We could wrap it up by tonight.
I somehow doubt that.
Why? The way that nutter went off in court today, I thought we were going to have a fourth murder on our hands.
OK.
All those who find the defendant guilty as charged, raise your hands.
And who finds him innocent? Any abstentions? Well we have a hung jury.
Surprise, surprise.
A seriously well-hung jury.
Then that is the challenge facing us.
To get one camp to persuade the other, until we reach unanimity.
Tomorrow will be an eventful day.
I suggest we get all the rest we can.
How about an earlier start? Nine o'clock? (MURMURS OF APPROVAL) See you then.
Aye, aye, skipper.
See you tomorrow.
All right.
Take care.
See you tomorrow.
Well done.
OK.
See you tomorrow.
See you tomorrow.
Heathrow? Yeah.
Right, then.
Tahir, hey! Hey.
Hello.
He's coming! And? We've been waiting all day.
They said yes! (CHEERING) STAR-SPANGLED BANNER It's very cold in Nebraska.
He'll need a proper snow-proof coat, won't he? Oh, definitely! And gloves.
Yes, here we are.
Thick gloves.
And a hat? He'd want one of those.
Oh, beautiful.
Oh, my! Will you look at these? Oh, goodness! I've driven tractors with less tread than these! And feel that fur.
I'm guessing a nine.
Don't close yet! Here we are! Excuse me, I was wondering I've written postcards and I was wondering Sorry.
Excuse me.
I see you're going to Sardinia.
No.
Sorry.
No.
Excuse me.
I was wondering if you could send these postcards.
It's nothing dodgy and you get ten quid for the trouble.
Thanks.
Thank you.
I really appreciate that.
Thanks.
Thanks.
(RINGING TONE) Hello.
(DROWSY FEMALE VOICE) Hello.
Hello.
Can I speak to Sadam? (GROANS) Hello? Hello.
(THEY SPEAK IN SUDANESE) Oh.
I'm married to an American now.
So I don't see any of the boys from back home any more.
We'll all go for a beer.
That's what I mean.
Like my name.
It's David now.
David? But money is tight and people are scared and it's hard enough making a living out here as a Black East African, without being a Muslim called Sadam.
Listen, I gotta go.
So, out of nowhere, one of the jurors comes up with the idea of a snap vote.
Suddenly, I have to come up with a verdict.
Which way did you go? Well, I didn't.
I abstained.
Why? You must have an opinion.
I do.
Of course I do.
But it's not my opinion that's important, is it? It's yours.
But I'm not in the jury room, you are.
But only as you, there to deliver your vote.
I keep telling you, which is why you've got to do the work.
God, the burdens of responsible citizenship.
I pay my taxes.
I recycle my rubbish.
Isn't that enough? Joke! Come on.
Let's do it! So explain this, erm, triangulation thing again? Oh, that's just the cell-site analysis.
And the difference between a subdural haematoma and a diffuse axonal injury is? One's from a blow to the head, the other's from strangulation.
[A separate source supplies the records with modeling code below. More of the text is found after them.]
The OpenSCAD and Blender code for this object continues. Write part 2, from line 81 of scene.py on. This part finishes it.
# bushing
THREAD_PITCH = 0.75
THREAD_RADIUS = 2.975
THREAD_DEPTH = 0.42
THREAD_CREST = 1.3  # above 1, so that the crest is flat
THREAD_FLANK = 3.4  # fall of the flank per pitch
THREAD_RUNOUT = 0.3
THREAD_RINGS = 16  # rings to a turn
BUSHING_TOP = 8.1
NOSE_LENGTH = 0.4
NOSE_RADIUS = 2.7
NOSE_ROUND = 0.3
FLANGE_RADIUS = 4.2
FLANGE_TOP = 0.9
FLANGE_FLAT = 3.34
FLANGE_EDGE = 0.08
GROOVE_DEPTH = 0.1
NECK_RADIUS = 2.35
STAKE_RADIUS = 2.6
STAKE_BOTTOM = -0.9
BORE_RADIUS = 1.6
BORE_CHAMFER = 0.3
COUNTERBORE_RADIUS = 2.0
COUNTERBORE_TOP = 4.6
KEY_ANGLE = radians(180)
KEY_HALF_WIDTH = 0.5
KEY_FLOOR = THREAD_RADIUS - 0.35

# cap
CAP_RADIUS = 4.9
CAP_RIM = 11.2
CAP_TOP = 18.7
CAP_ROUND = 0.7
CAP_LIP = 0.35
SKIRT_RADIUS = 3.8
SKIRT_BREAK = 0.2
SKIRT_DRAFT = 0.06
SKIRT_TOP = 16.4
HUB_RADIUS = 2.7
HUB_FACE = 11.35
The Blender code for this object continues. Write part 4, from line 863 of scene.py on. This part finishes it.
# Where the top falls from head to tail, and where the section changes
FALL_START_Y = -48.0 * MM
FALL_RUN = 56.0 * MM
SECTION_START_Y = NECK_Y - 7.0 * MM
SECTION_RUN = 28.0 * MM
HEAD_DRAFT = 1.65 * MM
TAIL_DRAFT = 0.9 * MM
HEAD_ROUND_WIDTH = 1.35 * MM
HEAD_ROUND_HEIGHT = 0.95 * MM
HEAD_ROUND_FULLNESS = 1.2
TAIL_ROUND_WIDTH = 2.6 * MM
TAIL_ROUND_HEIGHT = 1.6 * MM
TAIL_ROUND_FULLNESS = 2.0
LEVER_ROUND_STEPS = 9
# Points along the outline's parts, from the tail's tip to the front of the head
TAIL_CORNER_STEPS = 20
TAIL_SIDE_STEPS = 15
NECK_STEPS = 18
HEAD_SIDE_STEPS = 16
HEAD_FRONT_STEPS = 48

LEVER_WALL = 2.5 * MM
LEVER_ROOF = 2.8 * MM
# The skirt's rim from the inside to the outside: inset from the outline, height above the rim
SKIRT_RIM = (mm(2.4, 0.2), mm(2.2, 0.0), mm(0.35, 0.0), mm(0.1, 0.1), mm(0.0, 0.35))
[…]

She said, sounding like she knows which is which.
I've got a friend who's a doctor, I'll give them a ring.
And I need more wine.
Me, too.
He did do it, didn't he? Is that what you think? Isn't that what you think? That's not the point.
I'll get the wine.
Another bottle, please.
Over there.
Over there? Right.
TV: .
.
has caused much public debate.
Well, the debate itself is predicted to run late into the night.
If MPs vote in favour of the bill, then it is widely thought that this vote could kick-start a radical overhaul of what critics have been calling 'an outdated, inefficient and unreliable institution'.
A growing number of defenders of the jury service are calling it 'one public spending cut too many'.
We can now cross live to our political correspondent (DOOR SLAMS) (KEYS JANGLE) (THUD OF FOOTSTEPS) (ANOTHER DOOR SLAMS) Oh! You're up, huh? Surprise.
Came back a few days early.
(SOBS) I'm sorry.
Hey.
Oh.
What the hell's been going on? Hm? I'm sorry.
(READS) The third act of Cousin Kate was well-advanced by the time Mrs Moore re-entered the club.
Windows were barred, lest the servants should see their memsahibs acting and the heat was consequently immense.
One electric fan revolved like a wounded bird, another was out of order.
Disinclined to return to the audience, she went into the billiard room, where she was greeted by, 'I want to ' '.
.
see the real India.
' What do I do, Mum? What do I do? Do I tell them? Good night.
Fifty quid says you're back here tonight.
(SIRENS WAIL) You have put me in a terrible position.
Knowing what I now know I should report you to the authorities.
She's got the hots for him.
How dare you! I wish you'd thought longer and harder about the implications of what you've done.
This is information which puts a completely different perspective on the case.
Good luck.
(BELL CHIMES) Do you find the defendant guilty or not guilty?